Les députés de la commission des Affaires économiques ont examiné, le 23 février, le rapport d’évaluation de la loi ÉGAlim 1 votée en 2018. Selon eux, elle a servi « de caisse à outils » pour la loi ÉGAlim 2.
La loi du 30 octobre 2018 « pour l’équilibre des relations commerciales dans le secteur agricole et alimentaire et une alimentation saine, durable et accessible à tous », appelée ÉGAlim 1, a-t-elle tenu toutes ses promesses ? A-t-elle atteint tous ses objectifs ? Ce sont notamment à ces questions que la commission des Affaires économiques de l’Assemblée a tenté de répondre. Les conclusions des quatre co-rapporteurs qui ont évalué l’impact de ce dispositif sont unanimes : « Les résultats n’ont pas été suffisants », a résumé le député Jean-Baptiste Moreau (LREM, Creuse).

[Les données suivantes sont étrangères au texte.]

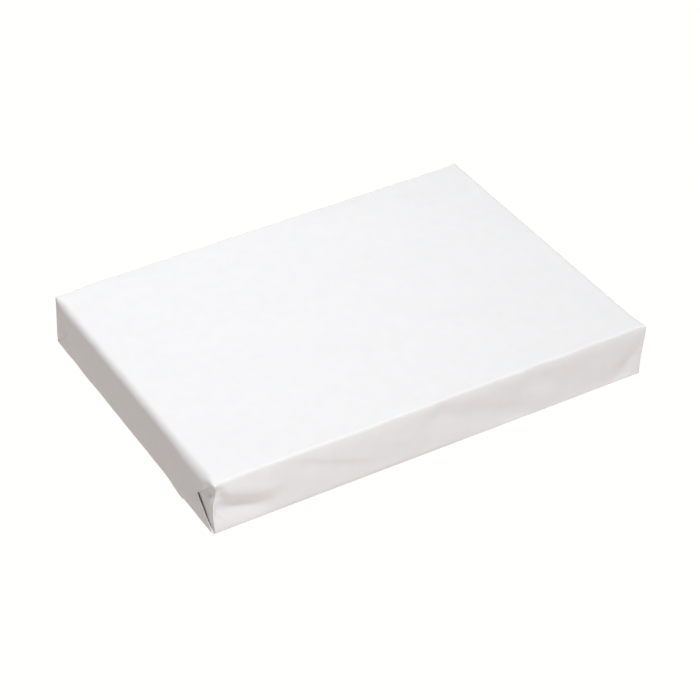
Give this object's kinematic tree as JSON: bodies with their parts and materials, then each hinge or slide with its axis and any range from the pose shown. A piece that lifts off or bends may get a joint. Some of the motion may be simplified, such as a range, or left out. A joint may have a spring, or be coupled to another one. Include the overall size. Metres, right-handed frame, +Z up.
{
  "type": "ream of paper",
  "caption": "Sealed ream of A3 copier paper in a plain white wrapper, its short ends folded like a parcel; lies flat and stacks.",
  "frame": {"origin": "centre of the pack's bottom face, where it rests", "axes": "+X along the pack's length, towards one folded short end; +Y across its width; +Z up through its thickness, the bottom lap seam underneath"},
  "size_m": [0.4242, 0.298, 0.0512],
  "materials": {
    "ream_wrapper": "smooth white wrapping paper with a faint satin coating"
  },
  "bodies": {
    "root": {"wrapped_ream": "ream_wrapper"}
  },
  "joints": []
}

Il s’inquiète d’ailleurs que trois ans après, « les pratiques déloyales de la part de certains intermédiaires se poursuivent ». Sur le côté négatif, les députés ont pointé les dysfonctionnements qui subsistent sur la séparation entre vente et conseil sur les produits phytosanitaires. « Il faut vérifier les effets de bord », a souligné le député Grégory Besson-Moreau (LREM, Aube). « Il faut même tout remettre à plat », a plaidé son collègue Dominique Potier (PS, Meurthe-et-Moselle). Nombreux sont les députés à regretter le peu d’impact que cette loi a eu sur le gaspillage alimentaire et surtout à remarquer que « l’objectif d’une meilleure répartition de la valeur ajoutée au sein de la chaîne agroalimentaire, de l’amont à l’aval, n’est pas pleinement atteint », a affirmé Jean-Pierre Vigier (LR, Haute-Loire). Reprenant des propos tenus par Christiane Lambert, Thierry Benoit (UDI, Ille-et-Vilaine) remarque que « depuis 30 ans, on tient des prix toujours plus bas et qu’il n’y a jamais eu autant de précarité en France ». Plus dur, André Villiers (UDI, Yonne) estime que cette loi est « un constat d’échec sans appel, car le revenu agricole n’est pas revalorisé ».
Structurer l’offre
Les co-rapporteurs donnent cependant un satisfecit aux outils que la loi contient, notamment l’inversion de la construction du prix, celui-ci se faisant désormais « en marche avant » ; la mise en place des indicateurs de coûts de production en agriculture et de marché ; la limitation des seuils de revente à perte (SRP) ou encore des avancées sur la restauration collective avec la valorisation des productions locales et bio. ÉGAlim 1 a surtout mis « fin à la spirale déflationniste inscrite dans la loi de modernisation de l’État de 2008 dont les effets ont été dévastateurs », a souligné Jean-Baptiste Moreau. « Elle a fonctionné parce qu’elle a donné des pénalités à des personnes au comportement peu correct », a affirmé Richard Ramos (MoDem, Loiret). Pour Stéphane Travert (LREM, Manche) qui a porté ce texte en tant que ministre de l’Agriculture, « la promesse initiale de garantir un revenu qui ne soit pas en dessous des coûts de production » est tenue. Si les députés ont eu du mal à faire abstraction d’ÉGAlim 2 en évoquant ÉGAlim 1, ils souhaiteraient que ce dispositif soit maintenu et étendu au plan européen et que les agriculteurs et les interprofessions se prennent en main pour « avoir une vraie structuration de l’offre avec une vraie régulation des volumes », a plaidé Jean-Baptiste Moreau. « Mais les seuls qui peuvent vraiment faire le bilan d’ÉGAlim 1, ce sont les agriculteurs eux-mêmes quand ils regardent leur compte d’exploitation », a dit, en guise de conclusion, Julien Dive (LR, Aisne).